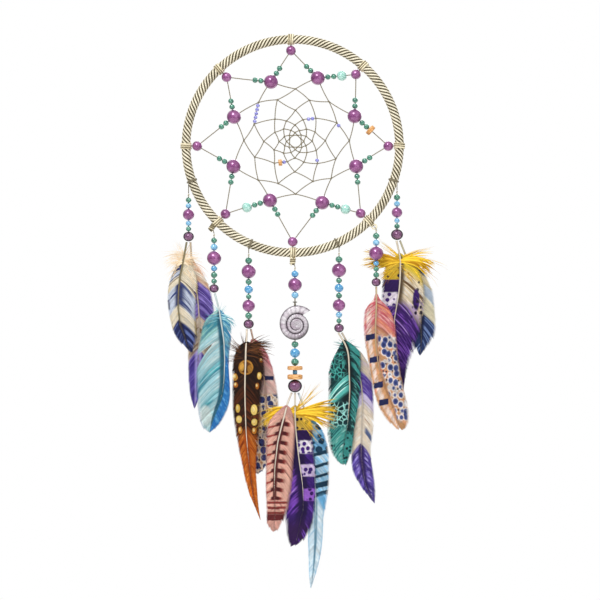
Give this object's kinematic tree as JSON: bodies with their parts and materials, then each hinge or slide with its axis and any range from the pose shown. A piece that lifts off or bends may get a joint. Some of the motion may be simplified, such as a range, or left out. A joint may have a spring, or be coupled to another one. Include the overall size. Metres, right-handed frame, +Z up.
{
  "type": "dream catcher",
  "caption": "Cord-wrapped ring with a beaded thread web, hanging bead strands and painted feathers, and a small fossil-shell charm, for hanging on a wall or window.",
  "frame": {"origin": "middle of the wrapped ring's tube at its top, where the dream catcher hangs", "axes": "+Z up, the ring's plane is XZ, +X to the right seen from the front, the front faces -Y"},
  "size_m": [0.1885, 0.0187, 0.3881],
  "materials": {
    "ring_steel": "satin",
    "wrap_cord": "matte",
    "web_thread": "matte",
    "plum_pearl": "gloss",
    "dark_pearl": "gloss",
    "green_glass": "gloss",
    "pale_glass": "gloss",
    "turned_wood": "satin",
    "fossil_stone": "satin",
    "cream_navy_feather": "satin",
    "peach_violet_feather": "satin",
    "sky_blue_feather": "satin",
    "brown_spotted_feather": "satin",
    "pink_navy_feather": "satin",
    "dusty_rose_feather": "satin",
    "purple_spotted_feather": "satin",
    "blue_barred_feather": "satin",
    "teal_feather": "satin",
    "cream_purple_feather": "satin",
    "peach_spotted_feather": "satin",
    "yellow_purple_feather": "satin",
    "slate_navy_feather": "satin"
  },
  "bodies": {
    "hoop": {"hoop_ring": "ring_steel", "hoop_wrap": "wrap_cord", "web_lashings": "wrap_cord", "strand_ties": "wrap_cord", "web_first_round": "web_thread", "web_inner_rounds": "web_thread", "web_pearls": "plum_pearl", "web_green_beads": "green_glass", "web_glass_beads": "pale_glass", "web_wood_beads": "turned_wood"},
    "far_left_strand_knot": {"far_left_strand_knot": "web_thread"},
    "far_left_strand": {"far_left_strand_cord": "web_thread", "far_left_strand_pearls": "plum_pearl", "far_left_strand_seed_beads": "green_glass", "far_left_strand_end_bead": "dark_pearl"},
    "cream_navy_feather": {"cream_navy_feather": "cream_navy_feather"},
    "peach_violet_feather": {"peach_violet_feather": "peach_violet_feather"},
    "left_strand_knot": {"left_strand_knot": "web_thread"},
    "left_strand": {"left_strand_cord": "web_thread", "left_strand_pearls": "plum_pearl", "left_strand_seed_beads": "green_glass", "left_strand_end_bead": "dark_pearl"},
    "sky_blue_feather": {"sky_blue_feather": "sky_blue_feather"},
    "inner_left_strand_knot": {"inner_left_strand_knot": "web_thread"},
    "inner_left_strand": {"inner_left_strand_cord": "web_thread", "inner_left_strand_pearls": "plum_pearl", "inner_left_strand_seed_beads": "green_glass", "inner_left_strand_end_bead": "dark_pearl"},
    "brown_spotted_feather": {"brown_spotted_feather": "brown_spotted_feather"},
    "pink_navy_feather": {"pink_navy_feather": "pink_navy_feather"},
    "centre_strand_knot": {"centre_strand_knot": "web_thread"},
    "centre_strand": {"centre_strand_cord": "web_thread", "centre_strand_pearls": "plum_pearl", "centre_strand_seed_beads": "green_glass", "centre_strand_end_bead": "dark_pearl", "wood_spacers": "turned_wood"},
    "dusty_rose_feather": {"dusty_rose_feather": "dusty_rose_feather"},
    "purple_spotted_feather": {"purple_spotted_feather": "purple_spotted_feather"},
    "blue_barred_feather": {"blue_barred_feather": "blue_barred_feather"},
    "inner_right_strand_knot": {"inner_right_strand_knot": "web_thread"},
    "inner_right_strand": {"inner_right_strand_cord": "web_thread", "inner_right_strand_pearls": "plum_pearl", "inner_right_strand_seed_beads": "green_glass", "inner_right_strand_end_bead": "dark_pearl"},
    "teal_feather": {"teal_feather": "teal_feather"},
    "cream_purple_feather": {"cream_purple_feather": "cream_purple_feather"},
    "right_strand_knot": {"right_strand_knot": "web_thread"},
    "right_strand": {"right_strand_cord": "web_thread", "right_strand_pearls": "plum_pearl", "right_strand_seed_beads": "green_glass", "right_strand_end_bead": "dark_pearl"},
    "peach_spotted_feather": {"peach_spotted_feather": "peach_spotted_feather"},
    "far_right_strand_knot": {"far_right_strand_knot": "web_thread"},
    "far_right_strand": {"far_right_strand_cord": "web_thread", "far_right_strand_pearls": "plum_pearl", "far_right_strand_seed_beads": "green_glass", "far_right_strand_end_bead": "dark_pearl"},
    "yellow_purple_feather": {"yellow_purple_feather": "yellow_purple_feather"},
    "slate_navy_feather": {"slate_navy_feather": "slate_navy_feather"},
    "ammonite_pendant": {"ammonite_pendant": "fossil_stone"}
  },
  "joints": [
    {"name": "far_left_strand_backward", "type": "hinge", "parent": "hoop", "child": "far_left_strand_knot", "pos_m": [-0.073, 0.0025, -0.1089], "axis": [1, 0, 0], "range_deg": [0, 20]},
    {"name": "far_left_strand_sway", "type": "hinge", "parent": "far_left_strand_knot", "child": "far_left_strand", "pos_m": [-0.073, 0.0025, -0.1089], "axis": [0, 1, 0], "range_deg": [-5, 5]},
    {"name": "cream_navy_lift", "type": "hinge", "parent": "far_left_strand", "child": "cream_navy_feather", "pos_m": [-0.0743, 0.0017, -0.1419], "axis": [-1, 0, 0], "range_deg": [0, 15]},
    {"name": "peach_violet_lift", "type": "hinge", "parent": "far_left_strand", "child": "peach_violet_feather", "pos_m": [-0.0717, 0.0033, -0.1419], "axis": [1, 0, 0], "range_deg": [0, 15]},
    {"name": "left_strand_forward", "type": "hinge", "parent": "hoop", "child": "left_strand_knot", "pos_m": [-0.055, -0.001, -0.1372], "axis": [-1, 0, 0], "range_deg": [0, 20]},
    {"name": "left_strand_sway", "type": "hinge", "parent": "left_strand_knot", "child": "left_strand", "pos_m": [-0.055, -0.001, -0.1372], "axis": [0, 1, 0], "range_deg": [-5, 5]},
    {"name": "sky_blue_lift", "type": "hinge", "parent": "left_strand", "child": "sky_blue_feather", "pos_m": [-0.0545, -0.0013, -0.1779], "axis": [-1, 0, 0], "range_deg": [0, 15]},
    {"name": "inner_left_strand_backward", "type": "hinge", "parent": "hoop", "child": "inner_left_strand_knot", "pos_m": [-0.0308, -0.0015, -0.151], "axis": [1, 0, 0], "range_deg": [0, 20]},
    {"name": "inner_left_strand_sway", "type": "hinge", "parent": "inner_left_strand_knot", "child": "inner_left_strand", "pos_m": [-0.0308, -0.0015, -0.151], "axis": [0, 1, 0], "range_deg": [-5, 5]},
    {"name": "brown_spotted_lift", "type": "hinge", "parent": "inner_left_strand", "child": "brown_spotted_feather", "pos_m": [-0.0321, -0.0023, -0.2031], "axis": [-1, 0, 0], "range_deg": [0, 15]},
    {"name": "pink_navy_lift", "type": "hinge", "parent": "inner_left_strand", "child": "pink_navy_feather", "pos_m": [-0.0295, -0.0007, -0.2031], "axis": [1, 0, 0], "range_deg": [0, 15]},
    {"name": "centre_strand_forward", "type": "hinge", "parent": "hoop", "child": "centre_strand_knot", "pos_m": [0.0016, -0.003, -0.1603], "axis": [-1, 0, 0], "range_deg": [0, 20]},
    {"name": "centre_strand_sway", "type": "hinge", "parent": "centre_strand_knot", "child": "centre_strand", "pos_m": [0.0016, -0.003, -0.1603], "axis": [0, 1, 0], "range_deg": [-5, 5]},
    {"name": "dusty_rose_lift", "type": "hinge", "parent": "centre_strand", "child": "dusty_rose_feather", "pos_m": [-0.0005, -0.0042, -0.2476], "axis": [-1, 0, 0], "range_deg": [0, 15]},
    {"name": "purple_spotted_sway", "type": "hinge", "parent": "centre_strand", "child": "purple_spotted_feather", "pos_m": [0.0016, -0.003, -0.2476], "axis": [0, 1, 0], "range_deg": [-4, 4]},
    {"name": "blue_barred_sway", "type": "hinge", "parent": "centre_strand", "child": "blue_barred_feather", "pos_m": [0.0037, -0.0018, -0.2476], "axis": [0, 1, 0], "range_deg": [-4, 4]},
    {"name": "inner_right_strand_backward", "type": "hinge", "parent": "hoop", "child": "inner_right_strand_knot", "pos_m": [0.0324, -0.0015, -0.1501], "axis": [1, 0, 0], "range_deg": [0, 20]},
    {"name": "inner_right_strand_sway", "type": "hinge", "parent": "inner_right_strand_knot", "child": "inner_right_strand", "pos_m": [0.0324, -0.0015, -0.1501], "axis": [0, 1, 0], "range_deg": [-5, 5]},
    {"name": "teal_sway", "type": "hinge", "parent": "inner_right_strand", "child": "teal_feather", "pos_m": [0.0315, -0.0023, -0.2057], "axis": [0, 1, 0], "range_deg": [-4, 4]},
    {"name": "cream_purple_lift", "type": "hinge", "parent": "inner_right_strand", "child": "cream_purple_feather", "pos_m": [0.034, -0.0007, -0.2057], "axis": [1, 0, 0], "range_deg": [0, 15]},
    {"name": "right_strand_forward", "type": "hinge", "parent": "hoop", "child": "right_strand_knot", "pos_m": [0.0584, -0.002, -0.1338], "axis": [-1, 0, 0], "range_deg": [0, 20]},
    {"name": "right_strand_sway", "type": "hinge", "parent": "right_strand_knot", "child": "right_strand", "pos_m": [0.0584, -0.002, -0.1338], "axis": [0, 1, 0], "range_deg": [-5, 5]},
    {"name": "peach_spotted_lift", "type": "hinge", "parent": "right_strand", "child": "peach_spotted_feather", "pos_m": [0.0584, -0.0023, -0.1735], "axis": [-1, 0, 0], "range_deg": [0, 15]},
    {"name": "far_right_strand_backward", "type": "hinge", "parent": "hoop", "child": "far_right_strand_knot", "pos_m": [0.0731, 0.0025, -0.1068], "axis": [1, 0, 0], "range_deg": [0, 20]},
    {"name": "far_right_strand_sway", "type": "hinge", "parent": "far_right_strand_knot", "child": "far_right_strand", "pos_m": [0.0731, 0.0025, -0.1068], "axis": [0, 1, 0], "range_deg": [-5, 5]},
    {"name": "yellow_purple_sway", "type": "hinge", "parent": "far_right_strand", "child": "yellow_purple_feather", "pos_m": [0.0725, 0.0017, -0.141], "axis": [0, 1, 0], "range_deg": [-4, 4]},
    {"name": "slate_navy_lift", "type": "hinge", "parent": "far_right_strand", "child": "slate_navy_feather", "pos_m": [0.0749, 0.0033, -0.141], "axis": [1, 0, 0], "range_deg": [0, 15]},
    {"name": "ammonite_flap", "type": "hinge", "parent": "centre_strand", "child": "ammonite_pendant", "pos_m": [0.0016, -0.003, -0.1842], "axis": [-1, 0, 0], "range_deg": [0, 20]}
  ]
}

+++++

▶ _Written problem_: Select the lines that carry the string "bodies" and copy them.

▶ _Correct result_:
Give this object's kinematic tree as JSON: bodies with their parts and materials, then each hinge or slide with its axis and any range from the pose shown. A piece that lifts off or bends may get a joint. Some of the motion may be simplified, such as a range, or left out. A joint may have a spring, or be coupled to another one. Include the overall size. Metres, right-handed frame, +Z up.
  "bodies": {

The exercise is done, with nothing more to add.